Back to AIDSmap. These figures need to be read with caution, statistics can be misleading, but, let’s face it, it’s pretty damn hard to become infected, especially in first world countries, especially between men/women, especially when on medication or using protection.

The “Swiss Statement”  is the Bible of sero-discordant relationships. Whilst it involved men/women in stable relationships, it has been used to validate sero-discordant relationships of all kinds. (And possibly misused to defend unprotected casual sex, too.) Of the 1763 couples involved in the study, only 1 new infection was recorded in the branch of people under treatment (27 in the other branch – not taking medication), at the very beginning of the retroviral therapy. As a result, the following statement was produced: «A HIV+ person with no other STD and following a successful retroviral treatment with undetectable viral load does not transmit the virus via sexual contact». (translated from the French)

Can I get an amen?

Anyway, what was I trying to answer here?

Oh, yes, is your (potential) partner HIV+?
Shit happens, keep reading.

Are they on medication?
At least they know their status. Unlike 25% of the HIV+ people in the UK who continue to have all sorts of sex, unaware of the risks. 

Are they undetectable?
Good on them. Are you heterosexual (or homosexual, many experts would add), with no other STD? You can breathe!

Are you using condoms anyway?
Yes, you can DEFINITELY relax. The odds are on your side. (The Swiss Statement does not suggest dropping condoms.)

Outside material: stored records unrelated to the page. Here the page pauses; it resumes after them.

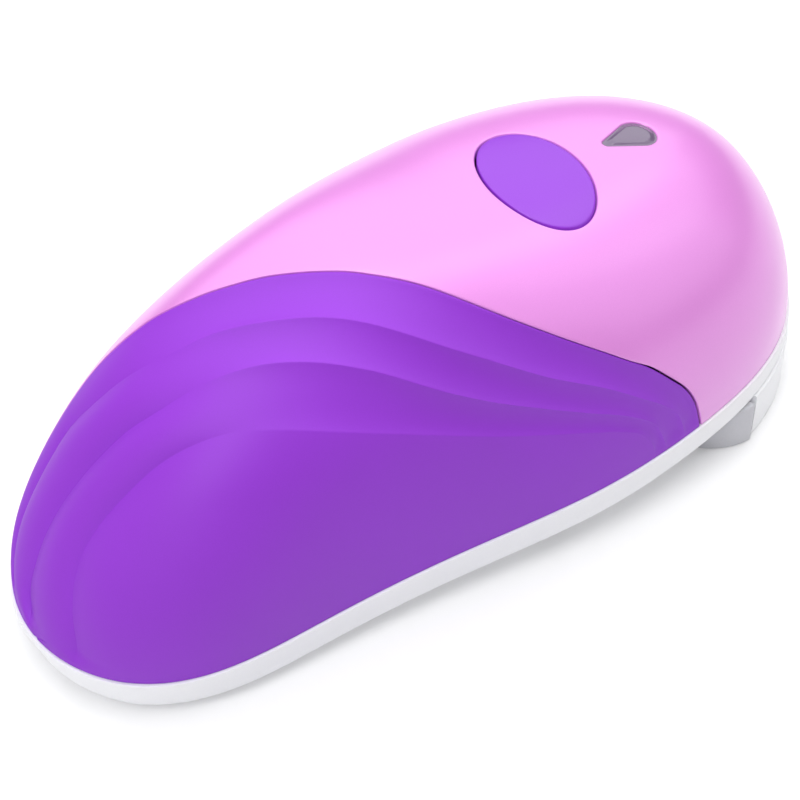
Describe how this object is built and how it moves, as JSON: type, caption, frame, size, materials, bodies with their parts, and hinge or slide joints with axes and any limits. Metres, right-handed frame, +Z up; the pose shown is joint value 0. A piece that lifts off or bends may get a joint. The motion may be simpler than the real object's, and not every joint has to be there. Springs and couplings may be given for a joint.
{
  "type": "electric can opener",
  "caption": "Cordless can opener with a two-colour rounded housing, thumb button, geared drive wheel and swinging cutter under a skirted head, standing on tail and skirt.",
  "frame": {"origin": "centre of the object's box in plan, on the surface it stands on", "axes": "+X towards the head (cutting end), +Y to the pink side, +Z up; the housing is pitched 3.9 degrees, head up, as it stands"},
  "size_m": [0.1702, 0.0762, 0.0617],
  "materials": {
    "pearl_pink": "pearlescent gloss, injection moulded",
    "soft_purple": "satin soft-touch",
    "white_plastic": "fine satin",
    "button_purple": "satin",
    "lens_smoke": "clear tinted, polished",
    "grey_plastic": "satin",
    "dark_plastic": "moulded",
    "cell_jacket": "printed jacket without lettering",
    "plated_steel": "bright zinc plate",
    "hardened_steel": "ground",
    "motor_metal": "drawn can",
    "nylon": "natural",
    "brass": "turned",
    "board_green": "solder resist",
    "black_plastic": "moulded",
    "led_clear": "clear epoxy",
    "zinc_alloy": "die cast, satin",
    "magnet_nickel": "nickel plate",
    "lead_red": "PVC sleeve",
    "lead_black": "PVC sleeve"
  },
  "bodies": {
    "housing": {"top_shell": "pearl_pink", "side_grip": "soft_purple", "base_shell": "white_plastic", "battery_holder": "dark_plastic", "cell_lower_left": "cell_jacket", "cell_lower_right": "cell_jacket", "cell_upper_left": "cell_jacket", "cell_upper_right": "cell_jacket", "contact_plate_tail": "plated_steel", "contact_plate_head": "plated_steel", "gearhead": "dark_plastic", "motor_can": "motor_metal", "motor_end_bell": "nylon", "idler_axle": "plated_steel", "shaft_bushing_lower": "brass", "shaft_bushing_upper": "brass", "gearbox_plate": "dark_plastic", "circuit_board": "board_green", "start_switch": "black_plastic", "indicator_led": "led_clear", "motor_driver_chip": "black_plastic", "button_spring": "plated_steel", "indicator_lens": "lens_smoke", "limit_switch": "black_plastic", "cutter_guard": "grey_plastic", "housing_screw_front": "plated_steel", "housing_screw_tail": "plated_steel", "housing_screw_left": "plated_steel", "housing_screw_right": "plated_steel", "plate_screw_1": "plated_steel", "plate_screw_2": "plated_steel", "plate_screw_3": "plated_steel", "plate_screw_4": "plated_steel", "guard_screw": "plated_steel", "motor_lead_red": "lead_red", "motor_lead_black": "lead_black", "battery_lead": "lead_red"},
    "button": {"power_button": "button_purple"},
    "door": {"battery_door": "white_plastic"},
    "drive": {"main_gear": "nylon", "drive_shaft": "plated_steel", "drive_wheel": "hardened_steel", "drive_wheel_screw": "plated_steel"},
    "idler": {"idler_gear": "nylon"},
    "pinion": {"output_pinion": "brass"},
    "arm": {"cutter_arm": "zinc_alloy", "arm_pivot_pin": "plated_steel", "arm_crank": "zinc_alloy", "cutter_screw": "plated_steel"},
    "cutter": {"cutting_wheel": "hardened_steel"},
    "magnet": {"magnet_holder": "white_plastic", "lid_magnet": "magnet_nickel", "magnet_clip": "plated_steel"}
  },
  "joints": [
    {"name": "button_press", "type": "slide", "parent": "housing", "child": "button", "axis": [0.0678, 0, -0.9977], "range_m": [0, 0.0012], "stiffness_N_per_m": 300, "springref_m": -0.003, "deforming": ["button_spring"]},
    {"name": "door_swing", "type": "hinge", "parent": "housing", "child": "door", "pos_m": [-0.00511, 0, 0.00416], "axis": [0, -1, 0], "range_deg": [0, 75]},
    {"name": "drive_spin", "type": "hinge", "parent": "housing", "child": "drive", "pos_m": [0.04877, 0, 0.00482], "axis": [-0.0678, 0, 0.9977], "continuous": true},
    {"name": "idler_spin", "type": "hinge", "parent": "housing", "child": "idler", "pos_m": [0.02605, 0.01394, 0.0153], "axis": [-0.0678, 0, 0.9977], "continuous": true},
    {"name": "pinion_spin", "type": "hinge", "parent": "housing", "child": "pinion", "pos_m": [0.00925, 0, 0.01115], "axis": [-0.0678, 0, 0.9977], "continuous": true},
    {"name": "arm_swing", "type": "hinge", "parent": "housing", "child": "arm", "pos_m": [0.05975, -0.02, 0.00556], "axis": [-0.0678, 0, 0.9977], "range_deg": [0, 14.5]},
    {"name": "cutter_spin", "type": "hinge", "parent": "arm", "child": "cutter", "pos_m": [0.06727, -0.003, 0.00407], "axis": [-0.0678, 0, 0.9977], "continuous": true},
    {"name": "magnet_float", "type": "slide", "parent": "housing", "child": "magnet", "axis": [-0.0678, 0, 0.9977], "range_m": [0, 0.0015]}
  ],
  "couplings": [
    {"joint": "idler_spin", "follows": "drive_spin", "ratio": -3.3333},
    {"joint": "pinion_spin", "follows": "drive_spin", "ratio": 11.333}
  ]
}
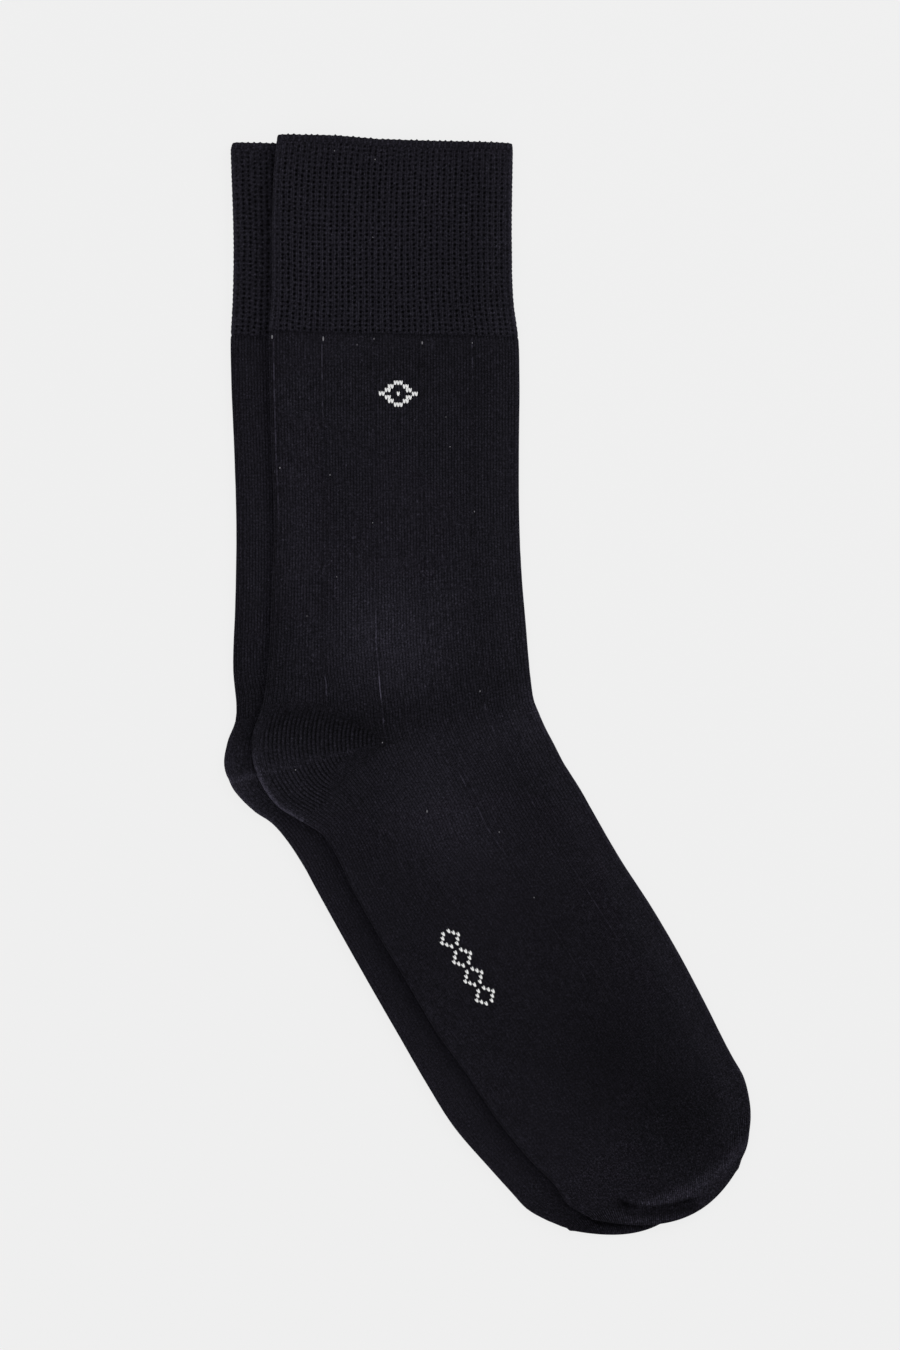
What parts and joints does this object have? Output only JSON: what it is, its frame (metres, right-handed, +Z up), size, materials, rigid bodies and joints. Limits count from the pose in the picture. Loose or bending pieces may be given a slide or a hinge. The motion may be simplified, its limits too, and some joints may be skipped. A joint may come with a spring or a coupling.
{
  "type": "pair of socks",
  "caption": "Pair of fine-knit dress socks lying flat one over the other, with ribbed legs, elastic mesh cuffs, shaped heels and closed rounded toes.",
  "frame": {"origin": "under the middle of the pair's box, on the surface that the pair lies on", "axes": "+Y up the legs towards the hems, +X towards the instep side, +Z up from the surface"},
  "size_m": [0.1942, 0.4064, 0.0069],
  "materials": {
    "knit": "matt fine cotton knit, near black"
  },
  "bodies": {
    "root": {"sock_under": "knit", "sock_over": "knit"}
  },
  "joints": []
}
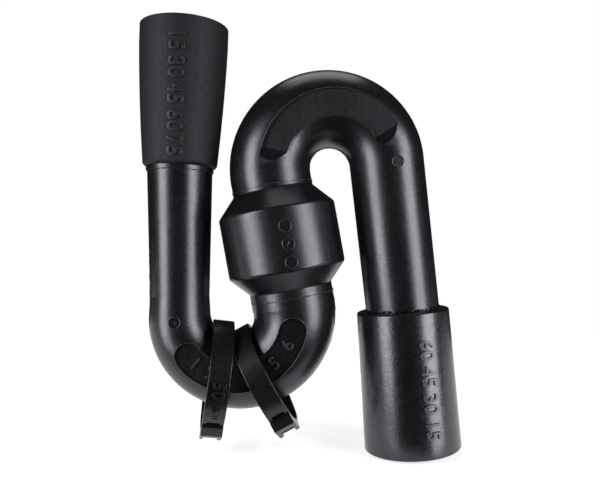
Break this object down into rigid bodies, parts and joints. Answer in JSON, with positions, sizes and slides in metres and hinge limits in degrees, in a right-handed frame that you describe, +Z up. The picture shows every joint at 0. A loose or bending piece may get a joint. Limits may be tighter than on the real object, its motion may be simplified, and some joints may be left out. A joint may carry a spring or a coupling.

So what if they aren’t undetectable? Yes, what if?
What if you got run over by a car on the way to work?
What if your date tonight had 5 other girls on the go, 3 of which had herpes?
What if… 

I guess, don’t have sex, you might get a STD. Oh and don’t live your life, you might die.

Being undetectable is less risky than having a high viral load, by definition. But it’s not the holy grail that all are in a position to attain. That’s what condoms are for. Provided you don’t re-enact Twilight or Saw, you’re most likely than not to be fine.

If the links above don’t convince you, I’ll just throw in my own story. Since my diagnosis in 2010, I have been long-term dating 2 people, for an combined duration of 18 months. During the first 6 months, I was not even aware that I had HIV. We had sex very regularly. Fluids were involved, no protection was worn for oral sex, condoms were always used for anal sex.

Despite the many occasions they could have been infected, they did not. My story is, obviously, just that. It’s not research, it proves nothing, except that it can be done. If you are sensible, look after yourself and your partner(s), HIV transmission is not automatic. Not all forms of sex pose a risk. Not all risk are a definite danger.

Is it wrong to not date someone because of HIV?

No. It still isn’t. Do whatever you have to do. What is wrong, maybe, is not to know truths from fictions; perpetuated by others. Laziness of the mind is wrong.

But if you’ve made it to this stage, you have demonstrated that you can seek, analyse, explore and use what science knows on the subject so far.

You can date someone with HIV and remain healthy. For life. You can have a child with that person without being infected or your child being HIV+. Or don’t. They may well be better off if all you worry about is your own self.

Chill, just kidding… Or am I? Time to think about what you want in life and whether what someone happens to carry in their blood would affect that. Or not…


PS: in this web of facts and figures, if I have misread anything or misinterpreted, please feel free to comment and I shall update accordingly.

2 thoughts on “Is it wrong to not date someone with HIV?

  1. Andrea
    January 6, 2017 at 6:59 pm


    So my 17 year-old younger sister is dating an HIV+ not. This is her first boyfriend. When she told me, my heart dropped into my stomach. I kept a straight face and listened to everything and tried not to freak out. She told me that she was taking preventative meds and they use condoms. While still fearful, I was still very proud and impressed of how responsible she was being! And so I started researching things and found your article. I just want to say thank you for the research and for telling your story, and especially for dispelling ignorance.